WRITTEN PROBLEM »
Reproduce each line of the listing exactly.

'''

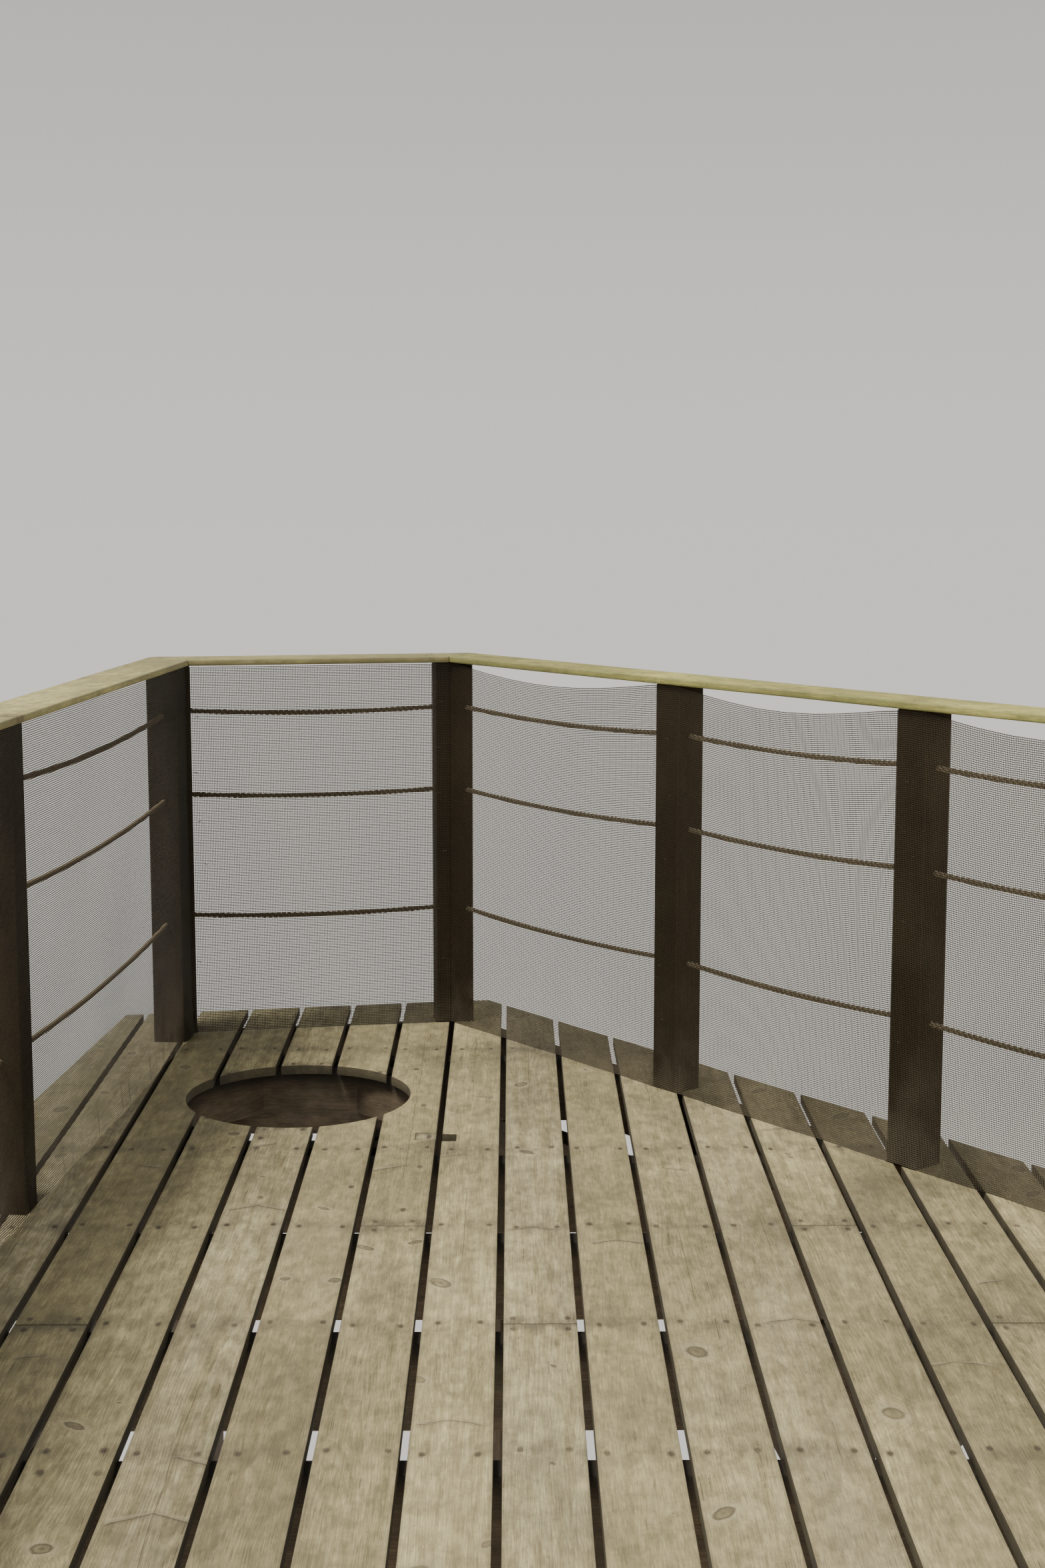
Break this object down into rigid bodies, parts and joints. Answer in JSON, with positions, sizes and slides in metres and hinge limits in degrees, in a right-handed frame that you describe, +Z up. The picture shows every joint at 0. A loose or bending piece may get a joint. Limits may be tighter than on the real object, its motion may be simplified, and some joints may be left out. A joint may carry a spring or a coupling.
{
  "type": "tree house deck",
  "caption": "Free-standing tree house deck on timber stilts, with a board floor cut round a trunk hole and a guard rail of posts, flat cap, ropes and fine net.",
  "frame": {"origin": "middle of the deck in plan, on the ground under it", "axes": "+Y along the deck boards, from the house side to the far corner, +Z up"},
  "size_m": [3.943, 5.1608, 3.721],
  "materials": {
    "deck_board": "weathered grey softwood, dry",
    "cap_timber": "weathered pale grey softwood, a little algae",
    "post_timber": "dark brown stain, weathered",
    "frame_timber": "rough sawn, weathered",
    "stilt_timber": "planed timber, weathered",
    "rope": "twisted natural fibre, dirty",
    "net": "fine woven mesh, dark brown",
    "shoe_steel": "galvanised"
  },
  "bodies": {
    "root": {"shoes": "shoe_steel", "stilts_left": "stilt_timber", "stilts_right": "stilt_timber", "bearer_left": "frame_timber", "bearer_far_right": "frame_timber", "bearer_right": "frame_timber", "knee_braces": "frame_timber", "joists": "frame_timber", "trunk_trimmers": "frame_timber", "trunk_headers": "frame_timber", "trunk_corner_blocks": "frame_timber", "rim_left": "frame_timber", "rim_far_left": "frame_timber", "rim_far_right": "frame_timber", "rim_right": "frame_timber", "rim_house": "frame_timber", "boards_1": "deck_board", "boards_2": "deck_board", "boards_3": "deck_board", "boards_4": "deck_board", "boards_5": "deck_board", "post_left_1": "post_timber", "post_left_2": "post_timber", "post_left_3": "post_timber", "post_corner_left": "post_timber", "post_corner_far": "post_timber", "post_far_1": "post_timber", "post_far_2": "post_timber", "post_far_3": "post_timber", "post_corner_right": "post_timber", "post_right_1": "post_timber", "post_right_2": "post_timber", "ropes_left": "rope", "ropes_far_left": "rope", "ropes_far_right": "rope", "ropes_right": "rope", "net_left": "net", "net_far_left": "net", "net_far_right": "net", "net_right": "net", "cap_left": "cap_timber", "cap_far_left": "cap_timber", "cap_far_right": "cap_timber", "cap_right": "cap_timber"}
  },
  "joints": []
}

'''

OUTPUT OF THE TASK »
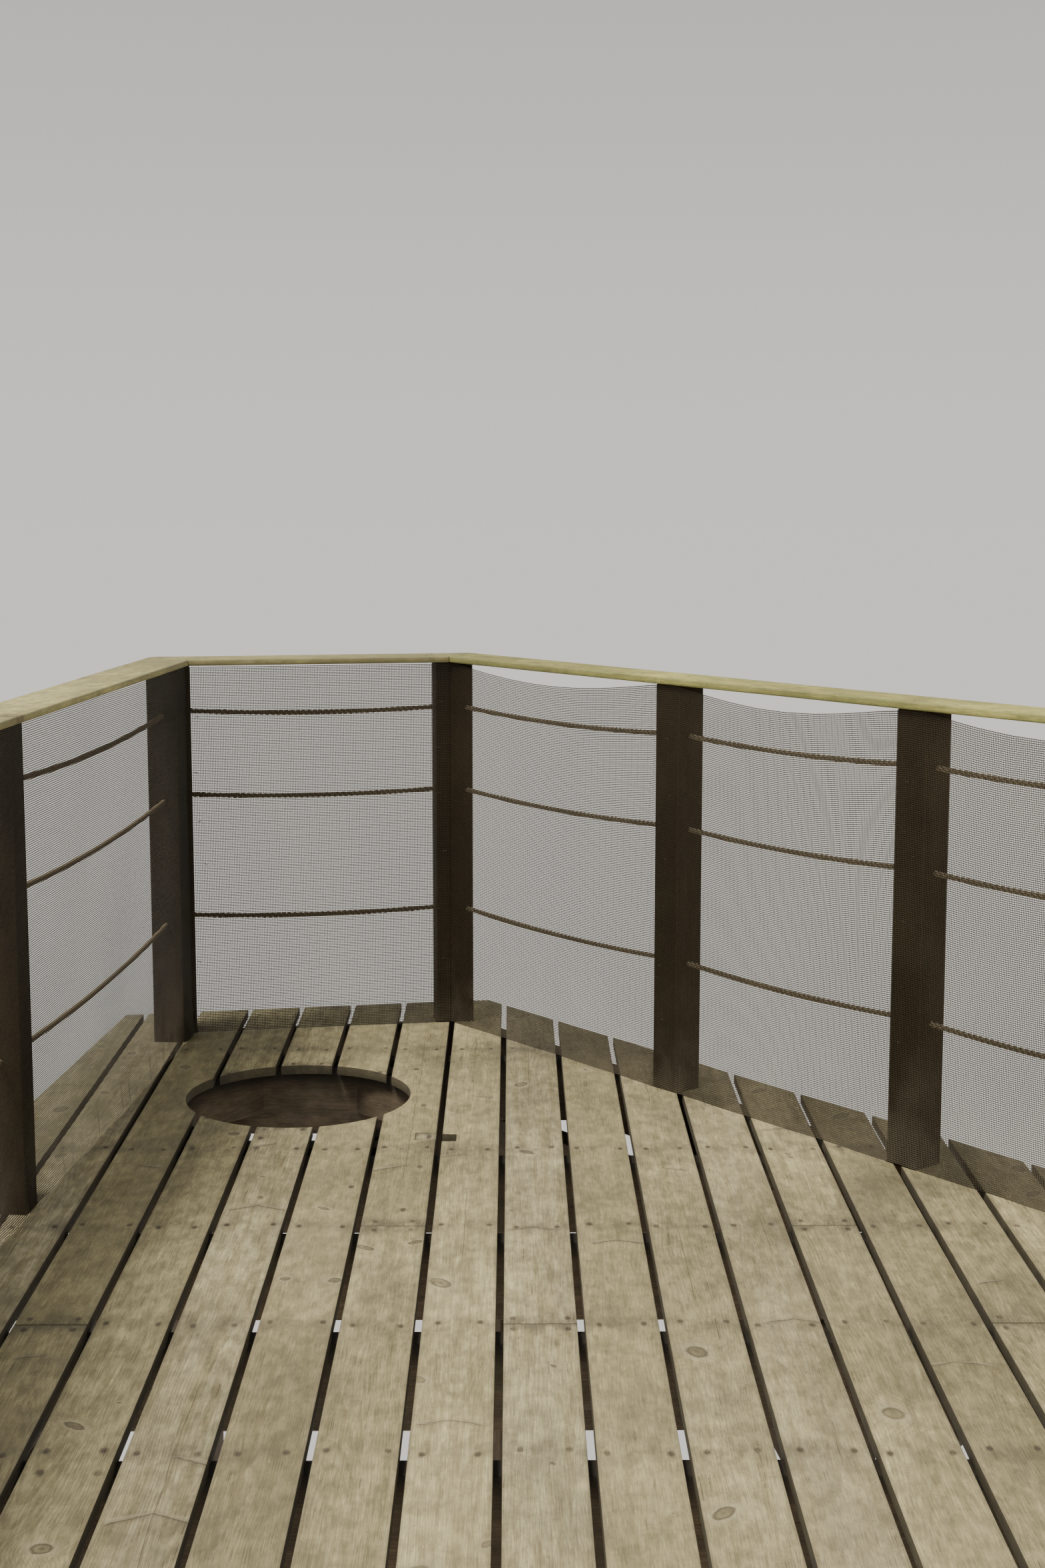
Break this object down into rigid bodies, parts and joints. Answer in JSON, with positions, sizes and slides in metres and hinge limits in degrees, in a right-handed frame that you describe, +Z up. The picture shows every joint at 0. A loose or bending piece may get a joint. Limits may be tighter than on the real object, its motion may be simplified, and some joints may be left out. A joint may carry a spring or a coupling.
{
  "type": "tree house deck",
  "caption": "Free-standing tree house deck on timber stilts, with a board floor cut round a trunk hole and a guard rail of posts, flat cap, ropes and fine net.",
  "frame": {"origin": "middle of the deck in plan, on the ground under it", "axes": "+Y along the deck boards, from the house side to the far corner, +Z up"},
  "size_m": [3.943, 5.1608, 3.721],
  "materials": {
    "deck_board": "weathered grey softwood, dry",
    "cap_timber": "weathered pale grey softwood, a little algae",
    "post_timber": "dark brown stain, weathered",
    "frame_timber": "rough sawn, weathered",
    "stilt_timber": "planed timber, weathered",
    "rope": "twisted natural fibre, dirty",
    "net": "fine woven mesh, dark brown",
    "shoe_steel": "galvanised"
  },
  "bodies": {
    "root": {"shoes": "shoe_steel", "stilts_left": "stilt_timber", "stilts_right": "stilt_timber", "bearer_left": "frame_timber", "bearer_far_right": "frame_timber", "bearer_right": "frame_timber", "knee_braces": "frame_timber", "joists": "frame_timber", "trunk_trimmers": "frame_timber", "trunk_headers": "frame_timber", "trunk_corner_blocks": "frame_timber", "rim_left": "frame_timber", "rim_far_left": "frame_timber", "rim_far_right": "frame_timber", "rim_right": "frame_timber", "rim_house": "frame_timber", "boards_1": "deck_board", "boards_2": "deck_board", "boards_3": "deck_board", "boards_4": "deck_board", "boards_5": "deck_board", "post_left_1": "post_timber", "post_left_2": "post_timber", "post_left_3": "post_timber", "post_corner_left": "post_timber", "post_corner_far": "post_timber", "post_far_1": "post_timber", "post_far_2": "post_timber", "post_far_3": "post_timber", "post_corner_right": "post_timber", "post_right_1": "post_timber", "post_right_2": "post_timber", "ropes_left": "rope", "ropes_far_left": "rope", "ropes_far_right": "rope", "ropes_right": "rope", "net_left": "net", "net_far_left": "net", "net_far_right": "net", "net_right": "net", "cap_left": "cap_timber", "cap_far_left": "cap_timber", "cap_far_right": "cap_timber", "cap_right": "cap_timber"}
  },
  "joints": []
}